[Records with modeling code]
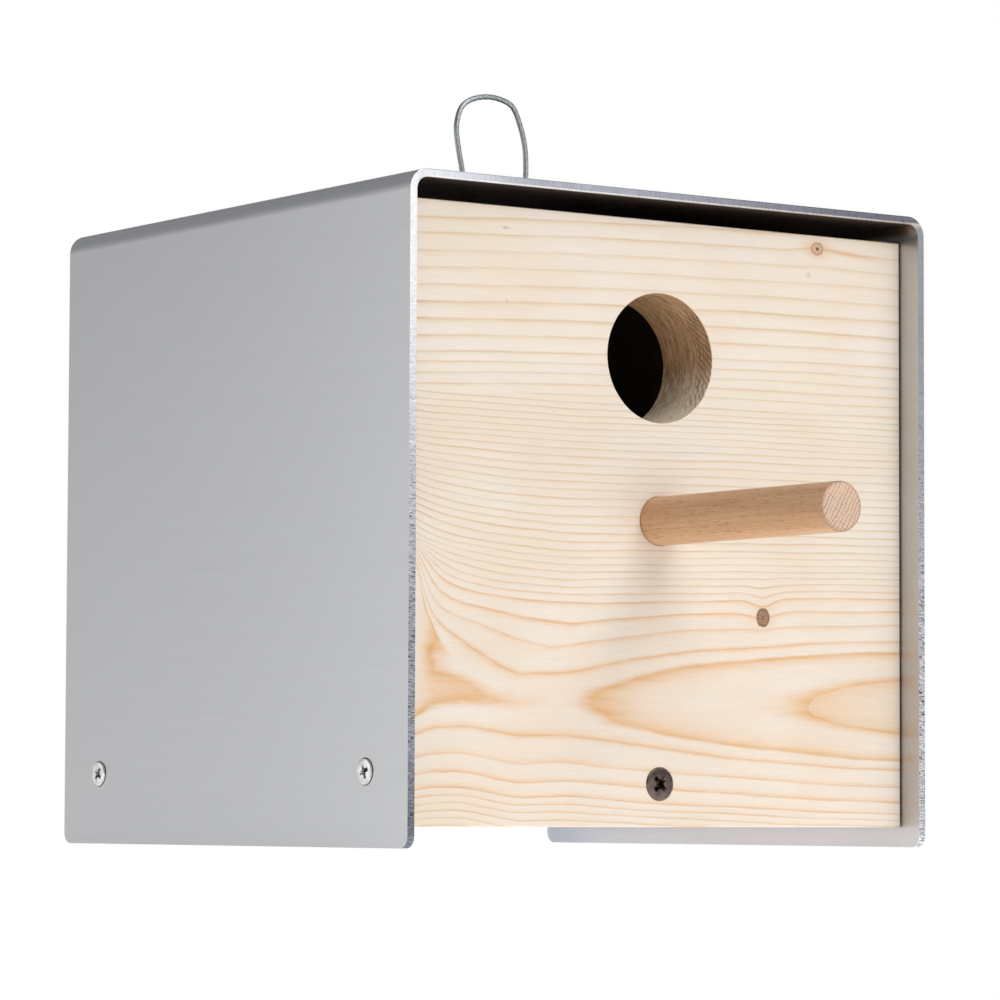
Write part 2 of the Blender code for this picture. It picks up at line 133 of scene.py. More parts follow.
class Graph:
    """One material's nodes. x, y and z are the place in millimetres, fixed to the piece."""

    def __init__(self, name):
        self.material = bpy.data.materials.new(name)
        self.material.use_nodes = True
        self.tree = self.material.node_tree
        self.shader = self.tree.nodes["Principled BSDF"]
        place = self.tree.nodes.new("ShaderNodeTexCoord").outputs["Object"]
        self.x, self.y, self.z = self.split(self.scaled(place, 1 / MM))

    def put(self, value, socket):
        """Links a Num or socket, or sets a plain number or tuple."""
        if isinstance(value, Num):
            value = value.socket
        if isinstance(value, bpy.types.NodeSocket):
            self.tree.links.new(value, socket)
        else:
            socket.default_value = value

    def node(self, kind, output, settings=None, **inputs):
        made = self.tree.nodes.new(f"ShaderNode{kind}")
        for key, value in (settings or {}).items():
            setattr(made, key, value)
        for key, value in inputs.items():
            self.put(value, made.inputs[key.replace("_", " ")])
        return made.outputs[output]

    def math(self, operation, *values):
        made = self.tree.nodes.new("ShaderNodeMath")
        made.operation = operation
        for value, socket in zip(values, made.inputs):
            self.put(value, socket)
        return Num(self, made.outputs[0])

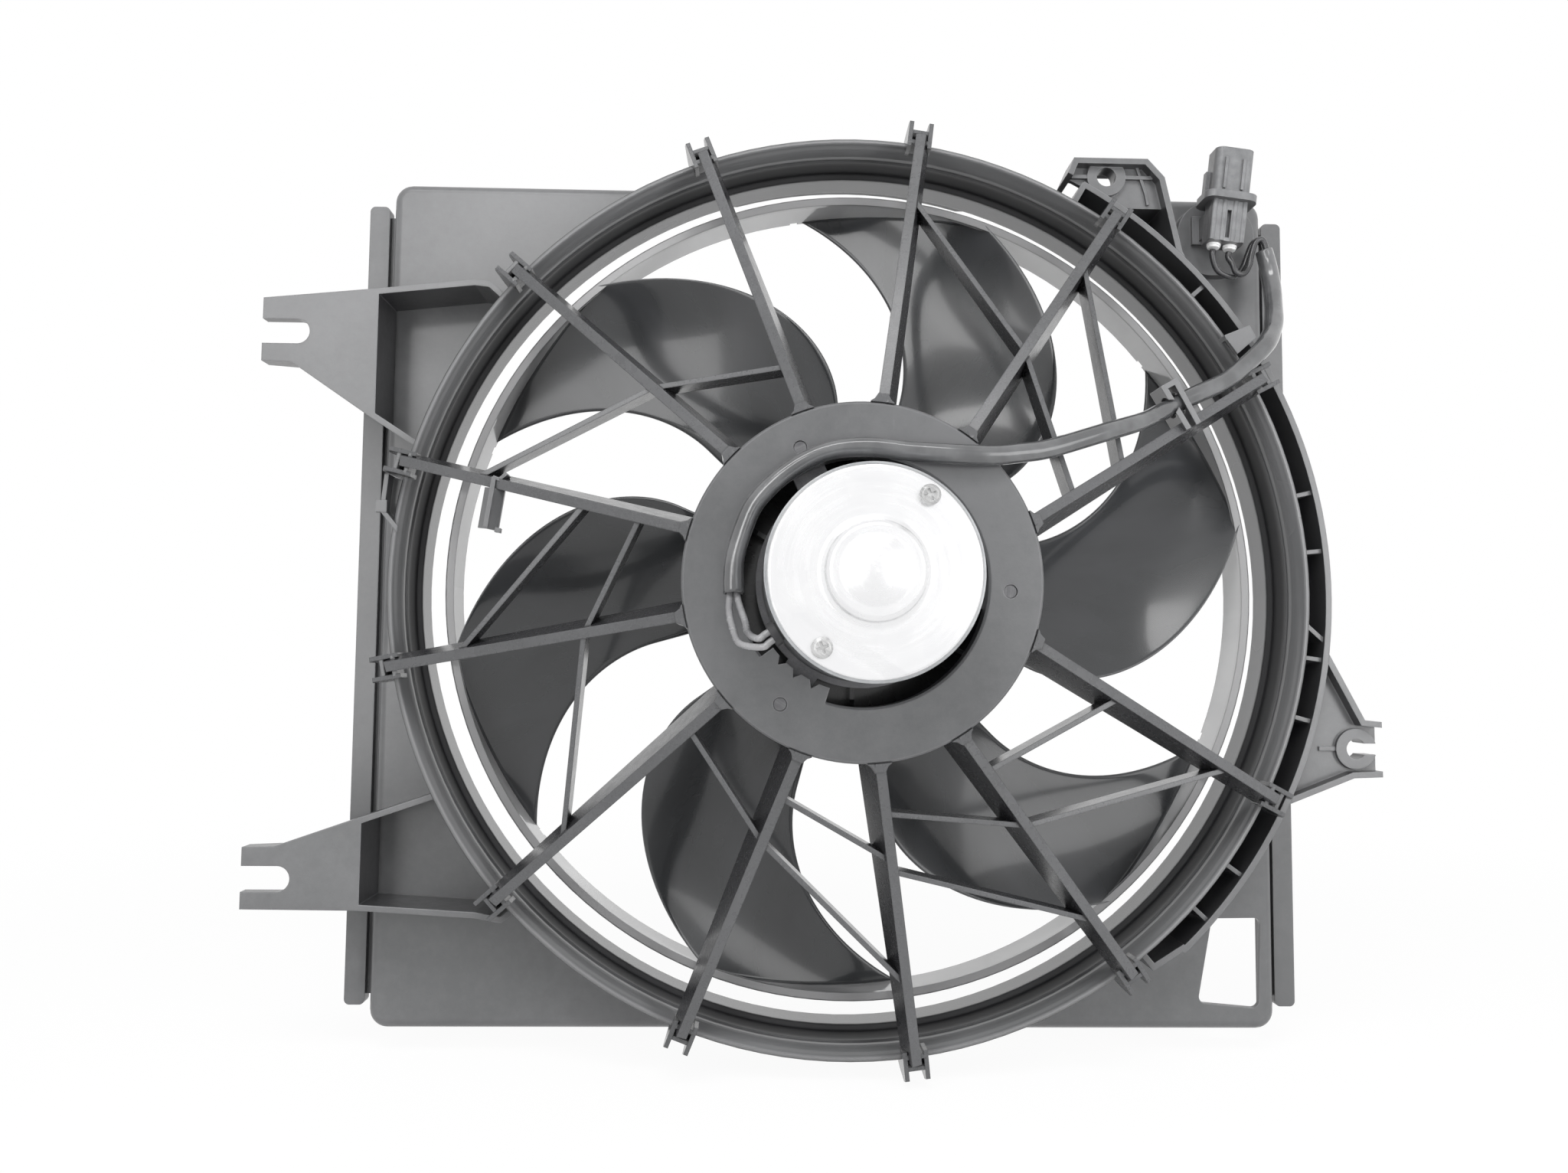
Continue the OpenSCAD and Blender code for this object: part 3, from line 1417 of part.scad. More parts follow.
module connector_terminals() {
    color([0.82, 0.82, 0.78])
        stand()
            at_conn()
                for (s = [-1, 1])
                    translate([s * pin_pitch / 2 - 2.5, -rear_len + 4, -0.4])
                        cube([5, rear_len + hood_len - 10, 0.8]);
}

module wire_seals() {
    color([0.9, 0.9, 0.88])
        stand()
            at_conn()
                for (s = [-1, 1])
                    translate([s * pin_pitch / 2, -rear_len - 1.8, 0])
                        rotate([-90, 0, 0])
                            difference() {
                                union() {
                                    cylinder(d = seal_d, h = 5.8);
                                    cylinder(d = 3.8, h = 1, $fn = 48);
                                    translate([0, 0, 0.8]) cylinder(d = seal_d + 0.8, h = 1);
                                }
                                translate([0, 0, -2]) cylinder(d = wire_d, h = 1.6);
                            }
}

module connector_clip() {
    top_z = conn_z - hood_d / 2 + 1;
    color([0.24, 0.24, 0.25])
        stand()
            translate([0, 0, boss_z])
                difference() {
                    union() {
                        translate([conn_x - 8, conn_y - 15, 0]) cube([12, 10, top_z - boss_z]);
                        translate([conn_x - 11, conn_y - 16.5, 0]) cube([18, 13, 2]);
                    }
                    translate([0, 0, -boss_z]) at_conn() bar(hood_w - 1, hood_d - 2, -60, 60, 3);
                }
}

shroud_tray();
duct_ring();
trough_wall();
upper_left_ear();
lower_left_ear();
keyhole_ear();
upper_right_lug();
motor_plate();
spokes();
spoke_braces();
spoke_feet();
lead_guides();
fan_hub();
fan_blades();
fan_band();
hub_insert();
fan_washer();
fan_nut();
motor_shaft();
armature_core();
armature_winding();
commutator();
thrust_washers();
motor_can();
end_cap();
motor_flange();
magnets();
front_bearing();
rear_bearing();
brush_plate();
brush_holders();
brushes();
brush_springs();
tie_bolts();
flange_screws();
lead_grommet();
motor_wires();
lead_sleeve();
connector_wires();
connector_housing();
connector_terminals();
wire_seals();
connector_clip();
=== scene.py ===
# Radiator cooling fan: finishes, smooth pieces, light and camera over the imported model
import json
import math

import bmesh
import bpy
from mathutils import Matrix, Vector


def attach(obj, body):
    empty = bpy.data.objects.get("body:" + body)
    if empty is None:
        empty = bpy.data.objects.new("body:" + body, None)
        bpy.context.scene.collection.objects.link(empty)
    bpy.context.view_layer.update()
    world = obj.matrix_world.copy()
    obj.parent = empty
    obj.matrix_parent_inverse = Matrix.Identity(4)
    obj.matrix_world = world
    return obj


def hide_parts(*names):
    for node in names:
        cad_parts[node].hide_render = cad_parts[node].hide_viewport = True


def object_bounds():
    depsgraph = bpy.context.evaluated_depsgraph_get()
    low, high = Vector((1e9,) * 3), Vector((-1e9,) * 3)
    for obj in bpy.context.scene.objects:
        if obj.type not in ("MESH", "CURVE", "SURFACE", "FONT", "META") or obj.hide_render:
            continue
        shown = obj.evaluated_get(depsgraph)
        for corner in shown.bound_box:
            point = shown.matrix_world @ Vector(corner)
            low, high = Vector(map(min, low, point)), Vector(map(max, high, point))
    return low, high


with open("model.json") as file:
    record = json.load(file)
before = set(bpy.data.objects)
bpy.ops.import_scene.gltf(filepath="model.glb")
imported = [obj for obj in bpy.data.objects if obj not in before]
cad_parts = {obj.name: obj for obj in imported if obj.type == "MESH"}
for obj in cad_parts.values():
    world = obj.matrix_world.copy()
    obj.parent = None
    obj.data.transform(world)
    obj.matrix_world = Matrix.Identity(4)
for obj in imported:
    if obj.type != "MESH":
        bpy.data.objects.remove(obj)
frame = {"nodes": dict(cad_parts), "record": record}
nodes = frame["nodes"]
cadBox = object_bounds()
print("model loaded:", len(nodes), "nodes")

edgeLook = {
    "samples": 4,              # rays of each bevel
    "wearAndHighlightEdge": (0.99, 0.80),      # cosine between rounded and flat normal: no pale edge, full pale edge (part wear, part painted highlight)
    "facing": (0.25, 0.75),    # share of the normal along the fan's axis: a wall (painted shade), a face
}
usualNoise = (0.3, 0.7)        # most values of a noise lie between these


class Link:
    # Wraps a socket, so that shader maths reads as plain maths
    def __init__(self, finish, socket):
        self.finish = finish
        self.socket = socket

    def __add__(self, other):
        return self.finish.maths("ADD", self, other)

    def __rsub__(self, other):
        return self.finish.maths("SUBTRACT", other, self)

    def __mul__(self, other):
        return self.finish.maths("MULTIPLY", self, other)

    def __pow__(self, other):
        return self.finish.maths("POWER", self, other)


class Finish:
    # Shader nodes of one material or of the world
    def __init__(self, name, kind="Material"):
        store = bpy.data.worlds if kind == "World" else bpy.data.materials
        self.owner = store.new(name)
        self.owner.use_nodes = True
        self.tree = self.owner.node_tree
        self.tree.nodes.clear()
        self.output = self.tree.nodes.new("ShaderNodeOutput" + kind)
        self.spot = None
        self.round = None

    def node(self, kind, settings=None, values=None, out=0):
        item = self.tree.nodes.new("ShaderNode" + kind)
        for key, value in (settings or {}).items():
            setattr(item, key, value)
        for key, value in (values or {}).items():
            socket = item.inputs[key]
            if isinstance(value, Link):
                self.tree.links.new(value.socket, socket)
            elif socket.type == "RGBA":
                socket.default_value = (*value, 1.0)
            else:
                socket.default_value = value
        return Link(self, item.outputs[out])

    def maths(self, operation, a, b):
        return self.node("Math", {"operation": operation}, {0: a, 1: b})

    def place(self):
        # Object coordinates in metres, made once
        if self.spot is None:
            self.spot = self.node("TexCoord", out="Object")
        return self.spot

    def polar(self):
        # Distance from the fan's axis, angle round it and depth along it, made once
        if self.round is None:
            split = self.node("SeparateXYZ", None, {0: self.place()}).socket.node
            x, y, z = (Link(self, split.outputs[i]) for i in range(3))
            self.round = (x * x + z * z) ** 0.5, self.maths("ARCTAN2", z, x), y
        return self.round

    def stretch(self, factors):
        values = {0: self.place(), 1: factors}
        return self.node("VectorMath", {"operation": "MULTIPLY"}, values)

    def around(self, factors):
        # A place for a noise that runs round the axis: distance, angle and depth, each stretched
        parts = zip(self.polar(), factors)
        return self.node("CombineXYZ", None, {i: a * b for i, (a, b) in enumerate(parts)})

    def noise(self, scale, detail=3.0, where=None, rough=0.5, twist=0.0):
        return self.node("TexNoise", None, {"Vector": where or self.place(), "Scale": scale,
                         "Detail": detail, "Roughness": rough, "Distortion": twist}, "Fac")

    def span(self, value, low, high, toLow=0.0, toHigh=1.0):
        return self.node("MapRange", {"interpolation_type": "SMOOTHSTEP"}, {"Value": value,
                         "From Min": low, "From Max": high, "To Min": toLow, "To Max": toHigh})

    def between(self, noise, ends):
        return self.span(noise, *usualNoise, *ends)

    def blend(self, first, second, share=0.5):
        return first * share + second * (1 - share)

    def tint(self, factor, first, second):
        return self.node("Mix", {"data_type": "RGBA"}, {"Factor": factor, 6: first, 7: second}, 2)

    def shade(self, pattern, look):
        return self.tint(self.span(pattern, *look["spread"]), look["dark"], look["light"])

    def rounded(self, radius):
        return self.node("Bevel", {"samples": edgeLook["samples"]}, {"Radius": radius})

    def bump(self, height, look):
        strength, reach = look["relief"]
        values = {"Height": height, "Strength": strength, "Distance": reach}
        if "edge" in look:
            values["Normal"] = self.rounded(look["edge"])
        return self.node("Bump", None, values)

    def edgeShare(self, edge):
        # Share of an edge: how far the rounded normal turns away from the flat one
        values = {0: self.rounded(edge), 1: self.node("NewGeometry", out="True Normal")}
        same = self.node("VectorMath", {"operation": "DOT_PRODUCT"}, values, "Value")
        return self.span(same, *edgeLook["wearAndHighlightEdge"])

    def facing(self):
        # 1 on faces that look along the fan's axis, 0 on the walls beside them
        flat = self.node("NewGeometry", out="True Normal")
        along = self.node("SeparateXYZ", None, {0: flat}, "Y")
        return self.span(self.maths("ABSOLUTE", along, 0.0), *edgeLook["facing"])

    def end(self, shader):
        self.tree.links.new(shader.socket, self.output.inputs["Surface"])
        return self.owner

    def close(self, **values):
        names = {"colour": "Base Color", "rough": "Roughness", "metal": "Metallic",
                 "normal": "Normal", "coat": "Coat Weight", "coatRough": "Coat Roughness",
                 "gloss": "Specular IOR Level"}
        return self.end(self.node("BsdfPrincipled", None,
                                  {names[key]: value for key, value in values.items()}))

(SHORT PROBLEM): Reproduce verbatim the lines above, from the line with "shroud_tray();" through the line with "bpy.context.view_layer.update()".

(EXPECTED OUTPUT):
shroud_tray();
duct_ring();
trough_wall();
upper_left_ear();
lower_left_ear();
keyhole_ear();
upper_right_lug();
motor_plate();
spokes();
spoke_braces();
spoke_feet();
lead_guides();
fan_hub();
fan_blades();
fan_band();
hub_insert();
fan_washer();
fan_nut();
motor_shaft();
armature_core();
armature_winding();
commutator();
thrust_washers();
motor_can();
end_cap();
motor_flange();
magnets();
front_bearing();
rear_bearing();
brush_plate();
brush_holders();
brushes();
brush_springs();
tie_bolts();
flange_screws();
lead_grommet();
motor_wires();
lead_sleeve();
connector_wires();
connector_housing();
connector_terminals();
wire_seals();
connector_clip();
=== scene.py ===
# Radiator cooling fan: finishes, smooth pieces, light and camera over the imported model
import json
import math

import bmesh
import bpy
from mathutils import Matrix, Vector


def attach(obj, body):
    empty = bpy.data.objects.get("body:" + body)
    if empty is None:
        empty = bpy.data.objects.new("body:" + body, None)
        bpy.context.scene.collection.objects.link(empty)
    bpy.context.view_layer.update()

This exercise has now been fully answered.